4Social media is a lie.
When a friendship ends unexpectedly, it can be easy to create stories in our heads of what went wrong—especially when we’re still “friends” with this person on social media. Only seeing our ex-friend’s highlight reel on Instagram or Twitter can make us second-guess ourselves and spiral into self-blame when in reality, that’s probably far from the truth.
“It’s important to protect yourself and your friends from over-exposure on social media—it’s a lesson people often learn the hard way when something they have posted comes back to bite them later,” says Barth.
5The friendship taught you to take responsibility if you did do something wrong.

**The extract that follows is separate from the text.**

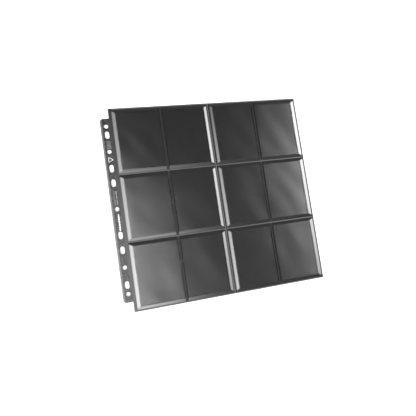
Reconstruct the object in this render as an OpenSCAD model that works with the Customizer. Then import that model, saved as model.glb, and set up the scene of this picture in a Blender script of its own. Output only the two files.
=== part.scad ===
// Double-sided pocket page for a ring album.
// A black core sheet carries two clear films on each face. Each film is welded to the core at its
// ends, along the cross seams and along one upright groove, so it forms a block of side-loading
// pockets two columns wide. A stiff insert card lies in every pocket. A punched binding strip
// runs along the left side, and the page folds about the strip's rounded inner edge.
//
// Frame: +X from the strip to the free edge, +Y towards the head of the page, +Z out of the
// front face. The origin is under the middle of the page, level with the back films' flats.

/* [Insert cards] */
// Card width, across the page
card_w = 63; // [60:0.5:63]
// Card height, along the page
card_h = 88; // [80:0.5:88]
// Card thickness
card_t = 0.3; // [0.2:0.05:0.35]
// Radius of the card's corners
card_corner_r = 3; // [1:0.5:5]
// Free height between the core sheet and a card
card_gap = 0.2; // [0.15:0.05:0.25]

/* [Pocket blocks] */
// Number of pockets from head to tail
rows = 3; // [3:1:3]
// Height of the page, from tail to head
page_h = 292; // [290:1:300]
// Width of the flat that a film forms over a card
flat_w = 64; // [63.4:0.1:64]
// Height of the film's inside above the core sheet, over a card
pocket_rise = 1.9; // [1.2:0.1:3]
// Height of the open slit at a pocket's mouth
mouth_rise = 0.8; // [0.7:0.1:1]
// Width of the bevel down to a pocket's mouth
mouth_bevel = 5.4; // [4:0.1:7]
// Width of the bevel down to a cross seam
end_bevel = 4.7; // [3:0.1:5]
// Width of the flat weld along a cross seam
seam_weld = 2; // [1:0.5:2]
// Width of the flat weld along the head and the tail
edge_weld = 2; // [1:0.5:2]
// Width of the upright groove between two columns
groove_w = 5.5; // [5:0.1:6]
// Width of the flat weld at the bottom of the groove
groove_weld = 4.1; // [3.5:0.1:4.3]

/* [Sheets] */
// Thickness of the core sheet
core_t = 0.4; // [0.3:0.05:0.4]
// Thickness of a film
film_t = 0.15; // [0.1:0.01:0.25]
// Bare core between the crease and the first block
crease_margin = 5.15; // [4:0.05:8]
// Bare core between the two blocks
block_gap = 3.8; // [3:0.1:6]
// Bare core along the free edge
free_margin = 2.35; // [1:0.05:4]
// Running gap between the strip's rounded edge and the core sheet
crease_clearance = 0.7; // [0.65:0.05:0.8]

/* [Binding strip] */
// Width from the strip's outer edge to the crease
strip_w = 12.3; // [12:0.1:16]
// Length of the strip
strip_h = 263; // [262:1:270]
// Thickness of the strip
strip_t = 0.6; // [0.5:0.05:0.6]
// Radius of the strip's two outer corners
strip_corner_r = 4.5; // [2:0.5:6]
// Width of the thinned outer edge
strip_edge_w = 2.8; // [1:0.1:3]
// Thickness at the outer edge
strip_edge_t = 0.3; // [0.2:0.05:0.4]

/* [Ring holes] */
// Distance from the strip's outer edge to the line of holes
hole_inset = 8; // [7.5:0.1:8]
// Diameter of the round holes, and width of the slots
hole_d = 6; // [5:0.1:6.4]
// Length of a slot from end to end
slot_len = 11; // [8:0.1:11]

/* [Hidden] */
$fn = 64;
EPS = 1;
FACES = ["front", "back"];
SIDES = ["left", "right"];
COLUMNS = 4;

// Distances of the holes from the strip's middle: 0 is the middle hole, the others come in pairs
ROUND_AT = [0, 83, 120];
SLOTS_AT = [37.5, 58.5, 107.5];

block_w = 2 * (mouth_bevel + flat_w) + groove_w;
page_w = crease_margin + 2 * block_w + block_gap + free_margin;
total_w = strip_w + page_w;
total_t = core_t + 2 * (pocket_rise + film_t);
mid_z = total_t / 2;
row_pitch = page_h / rows;

strip_x = -total_w / 2;
crease_x = strip_x + strip_w;
hole_x = strip_x + hole_inset;
block_x = [crease_x + crease_margin, crease_x + crease_margin + block_w + block_gap];

groove_wall = (groove_w - groove_weld) / 2;
column_w = mouth_bevel + flat_w + groove_wall;

function card_node(face, row, column) =
    str("card_", FACES[face], "_r", row + 1, "c", column + 1);
function film_node(face, side) = str("film_", FACES[face], "_", SIDES[side]);

// ---- Helpers ----

// Children drawn above the core sheet's front surface, or mirrored below its back surface
module on_face(face) {
    translate([0, 0, mid_z])
        mirror([0, 0, face])
            translate([0, 0, core_t / 2])
                children();
}

// A profile of [x, z] points, carried along Y over the height of the page and beyond it by spare
module along_y(points, spare = 0) {
    translate([0, page_h / 2 + spare, 0])
        rotate([90, 0, 0])
            linear_extrude(page_h + 2 * spare)
                polygon(points);
}

// A profile of [y, z] points, carried along X over a block and beyond it by spare
module along_x(points, spare = 0) {
    translate([-spare, 0, 0])
        rotate([90, 0, 90])
            linear_extrude(block_w + 2 * spare)
                polygon(points);
}

// A flat rectangle centred on the origin, with rounded corners
module rounded_rectangle(w, h, r) {
    square([w, h - 2 * r], center = true);
    square([w - 2 * r, h], center = true);
    for (x = [-1, 1], y = [-1, 1])
        translate([x * (w / 2 - r), y * (h / 2 - r)])
            circle(r);
}

// ---- Binding strip ----

// Cross-section of the strip: thinned at the outer edge, square where the rounded edge joins it
module strip_section() {
    polygon([
        [strip_x, -strip_edge_t / 2],
        [strip_x + strip_edge_w, -strip_t / 2],
        [crease_x, -strip_t / 2],
        [crease_x, strip_t / 2],
        [strip_x + strip_edge_w, strip_t / 2],
        [strip_x, strip_edge_t / 2]
    ]);
}

// The strip's outline in plan, with only the outer corners rounded
module strip_outline() {
    translate([strip_x + strip_w / 2, 0])
        rounded_rectangle(strip_w, strip_h, strip_corner_r);
    translate([crease_x - strip_corner_r, -strip_h / 2])
        square([strip_corner_r + EPS, strip_h]);
}

// A round hole through the strip at height y
module round_hole(y) {
    translate([hole_x, y, -EPS])
        cylinder(d = hole_d, h = 2 * EPS);
}

// A slot through the strip, centred at height y and running along Y
module slot_hole(y) {
    half_straight = (slot_len - hole_d) / 2;
    round_hole(y - half_straight);
    round_hole(y + half_straight);
    translate([hole_x - hole_d / 2, y - half_straight, -EPS])
        cube([hole_d, 2 * half_straight, 2 * EPS]);
}

module binding_strip() {
    color("#3c3d40")
        translate([0, 0, mid_z])
            difference() {
                union() {
                    intersection() {
                        translate([0, strip_h / 2, 0])
                            rotate([90, 0, 0])
                                linear_extrude(strip_h)
                                    strip_section();
                        translate([0, 0, -EPS])
                            linear_extrude(2 * EPS)
                                strip_outline();
                    }
                    // The rounded inner edge, centred on the line that the page folds about
                    translate([crease_x, strip_h / 2, 0])
                        rotate([90, 0, 0])
                            cylinder(d = strip_t, h = strip_h);
                }
                round_hole(ROUND_AT[0]);
                for (side = [-1, 1]) {
                    for (i = [1, 2])
                        round_hole(side * ROUND_AT[i]);
                    for (y = SLOTS_AT)
                        slot_hole(side * y);
                }
            }
}

// ---- Core sheet ----

module core_sheet() {
    edge_x = crease_x + strip_t / 2 + crease_clearance;
    color("#141415")
        translate([edge_x, -page_h / 2, mid_z - core_t / 2])
            cube([crease_x + page_w - edge_x, page_h, core_t]);
}

// ---- Films ----

// Outside of a block across the page: mouth bevel, flat, groove, flat, mouth bevel
function across_outside() = [
    [0, 0],
    [0, mouth_rise + film_t],
    [mouth_bevel, pocket_rise + film_t],
    [mouth_bevel + flat_w + film_t, pocket_rise + film_t],
    [column_w + film_t, film_t],
    [block_w - column_w - film_t, film_t],
    [block_w - mouth_bevel - flat_w - film_t, pocket_rise + film_t],
    [block_w - mouth_bevel, pocket_rise + film_t],
    [block_w, mouth_rise + film_t],
    [block_w, 0]
];

// Inside of one pocket across the page, from beyond its open mouth to the groove's weld
function across_inside() = [
    [-EPS, -EPS],
    [-EPS, mouth_rise - EPS * (pocket_rise - mouth_rise) / mouth_bevel],
    [mouth_bevel, pocket_rise],
    [mouth_bevel + flat_w, pocket_rise],
    [column_w, 0],
    [column_w, -EPS]
];

// One row's bevel, flat and bevel along the page, raised by a film's thickness or not
function row_points(row, raise) =
    let (
        low = -page_h / 2 + row * row_pitch + (row == 0 ? edge_weld : seam_weld / 2),
        high = -page_h / 2 + (row + 1) * row_pitch - (row == rows - 1 ? edge_weld : seam_weld / 2)
    ) [
        [low, raise],
        [low + end_bevel, pocket_rise + raise],
        [high - end_bevel, pocket_rise + raise],
        [high, raise]
    ];

// Outside of a block along the page, from tail to head
function along_outside() = concat(
    [[-page_h / 2, 0], [-page_h / 2, film_t]],
    [for (row = [0 : rows - 1]) each row_points(row, film_t)],
    [[page_h / 2, film_t], [page_h / 2, 0]]
);

// Inside of one row of pockets along the page
function along_inside(row) =
    let (points = row_points(row, 0))
        concat([[points[0][0], -EPS]], points, [[points[3][0], -EPS]]);

module pocket_spaces() {
    intersection() {
        union() {
            along_y(across_inside(), EPS);
            translate([block_w, 0, 0])
                mirror([1, 0, 0])
                    along_y(across_inside(), EPS);
        }
        union()
            for (row = [0 : rows - 1])
                along_x(along_inside(row), 2 * EPS);
    }
}

module film(face, side) {
    color([0.62, 0.64, 0.67, 0.45])
        on_face(face)
            translate([block_x[side], 0, 0])
                difference() {
                    intersection() {
                        along_y(across_outside());
                        along_x(along_outside());
                    }
                    pocket_spaces();
                }
}

// ---- Insert cards ----

// Middle of a column's flat, measured across the page
function column_x(column) =
    let (
        side = floor(column / 2),
        from_mouth = mouth_bevel + flat_w / 2
    ) block_x[side] + (column % 2 == 0 ? from_mouth : block_w - from_mouth);

// Middle of a row, counted from the head of the page
function row_y(row) = page_h / 2 - (row + 0.5) * row_pitch;

module card(face, row, column) {
    color("#1c1c1e")
        on_face(face)
            translate([column_x(column), row_y(row), card_gap])
                linear_extrude(card_t)
                    rounded_rectangle(card_w, card_h, card_corner_r);
}

// ---- The page ----

binding_strip();
core_sheet();
for (face = [0, 1], side = [0, 1])
    film(face, side);
for (face = [0, 1], row = [0 : rows - 1], column = [0 : COLUMNS - 1])
    card(face, row, column);
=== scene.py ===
import math

import bmesh
import bpy
import numpy as np
from mathutils import Matrix, Vector


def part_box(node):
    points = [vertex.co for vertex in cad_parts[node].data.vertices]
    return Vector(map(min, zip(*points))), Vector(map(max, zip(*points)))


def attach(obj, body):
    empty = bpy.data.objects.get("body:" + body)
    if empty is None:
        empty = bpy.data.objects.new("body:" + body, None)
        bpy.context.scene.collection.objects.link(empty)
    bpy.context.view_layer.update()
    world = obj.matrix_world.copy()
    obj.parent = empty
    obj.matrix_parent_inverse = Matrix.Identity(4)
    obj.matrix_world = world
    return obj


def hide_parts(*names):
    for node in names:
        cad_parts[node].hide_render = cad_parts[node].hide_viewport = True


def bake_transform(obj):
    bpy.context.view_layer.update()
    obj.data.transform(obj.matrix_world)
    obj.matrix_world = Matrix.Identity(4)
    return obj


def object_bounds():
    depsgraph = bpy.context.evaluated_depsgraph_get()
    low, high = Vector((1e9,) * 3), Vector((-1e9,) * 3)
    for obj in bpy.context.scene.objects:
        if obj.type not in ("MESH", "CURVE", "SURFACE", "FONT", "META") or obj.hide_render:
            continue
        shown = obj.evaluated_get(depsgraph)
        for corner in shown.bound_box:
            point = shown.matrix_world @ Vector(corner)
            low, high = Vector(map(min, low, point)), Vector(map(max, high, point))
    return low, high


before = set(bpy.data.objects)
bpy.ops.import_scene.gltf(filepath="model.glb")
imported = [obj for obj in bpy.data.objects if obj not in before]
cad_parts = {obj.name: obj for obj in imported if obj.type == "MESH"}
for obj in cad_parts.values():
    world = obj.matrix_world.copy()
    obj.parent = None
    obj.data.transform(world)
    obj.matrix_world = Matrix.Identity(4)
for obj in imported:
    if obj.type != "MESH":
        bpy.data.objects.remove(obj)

cad_low, cad_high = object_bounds()

MM = 0.001

# ---------------------------------------------------------------------------
# The frame: where the CAD model says everything is, in metres
# ---------------------------------------------------------------------------

FACES = ("front", "back")
SIDES = ("left", "right")

core_low, core_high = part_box("core_sheet")
strip_low, strip_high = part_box("binding_strip")
film_left_low, film_left_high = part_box("film_front_left")
film_right_low, film_right_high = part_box("film_front_right")
MID_Z = (core_low.z + core_high.z) / 2
CORE_HALF = (core_high.z - core_low.z) / 2
CREASE_X = strip_high.x - (strip_high.z - strip_low.z) / 2
PAGE_TOP = core_high.y
PAGE_BOTTOM = core_low.y
ROWS = 3
ROW_PITCH = (PAGE_TOP - PAGE_BOTTOM) / ROWS


def face_sign(face):
    """+1 for the front face and -1 for the back."""
    return 1 if face == "front" else -1


def on_face(face, height):
    """Z of a height above the core sheet's surface on that face."""
    return MID_Z + face_sign(face) * (CORE_HALF + height)


# ---------------------------------------------------------------------------
# Mesh helpers
# ---------------------------------------------------------------------------

SHARP = math.radians(35)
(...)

Let’s be honest: Making mistakes sucks. But we’re human, and it’s not realistic to think we’ll never be the cause of a friendship ending. However, that doesn’t mean anything is wrong with you; it could just mean that you two weren’t a good fit for each other. Either way, Barth suggests that it’s a good idea to take responsibility for your own actions and apologize when it’s appropriate. If your ex-friend accepts it, great. But if not, don’t beat yourself up. Unfortunately, this won’t change the situation or make you feel any better.
“Taking responsibility, whether or not the other person can accept your apology, is a way of growing,” says Barth. “Trying to understand what you did and how you can stop yourself from doing it again is also a way of growing. But sometimes, a spiral of self-blame can actually be a way of avoiding taking responsibility. Beating yourself up will also not change the situation.”
Friendship breakups suck. If you’re going through one, try not to be too hard on yourself. You will get through it, and hopefully, these tips will help you make your other friendships even stronger.